Restoration of French monarchy
The Orleans family had been in exile in England since the Revolution of 1848 which toppled King Louis Philippe. During their early married life, the Count and Countess of Paris lived at York House, Twickenham, where the young Rosa Lewis was a member of their household. However, in 1871 after the Franco-Prussian War and the downfall of Napoleon III, they were allowed to return to France, and many of their properties were restored to them. In 1873, anticipating a restoration of the monarchy by the largely monarchist National Assembly that had been elected following the fall of Napoleon III, the Count of Paris withdrew his claims to the French throne in favour of the legitimist claimant, Henri V, best known as the Comte de Chambord. It was assumed by most that the Count of Paris was Chambord's heir, and would thus be able to succeed to the throne upon the childless Chambord's death, reuniting the two claims that had divided French monarchists since 1830. However, Chambord's refusal to recognize the tricolor as the French flag sabotaged hopes of a restoration, and Chambord died in 1883 without ever specifically recognizing his Orléanist rival as his heir.

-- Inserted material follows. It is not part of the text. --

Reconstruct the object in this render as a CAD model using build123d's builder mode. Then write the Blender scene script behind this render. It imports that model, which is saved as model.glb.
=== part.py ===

Upon the Count of Chambord's death, the Count of Paris was recognized by most monarchists as Philippe VII of France. This succession was disputed by the Carlist descendants of the Bourbon kings of Spain, who argued that being descended directly from Louis XIV their claim was greater than that of the Orléanists'; however, this argument pointedly ignored Philip V of Spain's renunciation of his and his descendants' claim to the French throne pursuant to the Treaty of Utrecht.
In 1886 the family was exiled again returning to England, where they first lived at Sheen House, near Richmond. In 1890 they moved to the much grander Stowe House, where he died in 1894. He was succeeded as claimant to the French throne by his son Prince Philippe.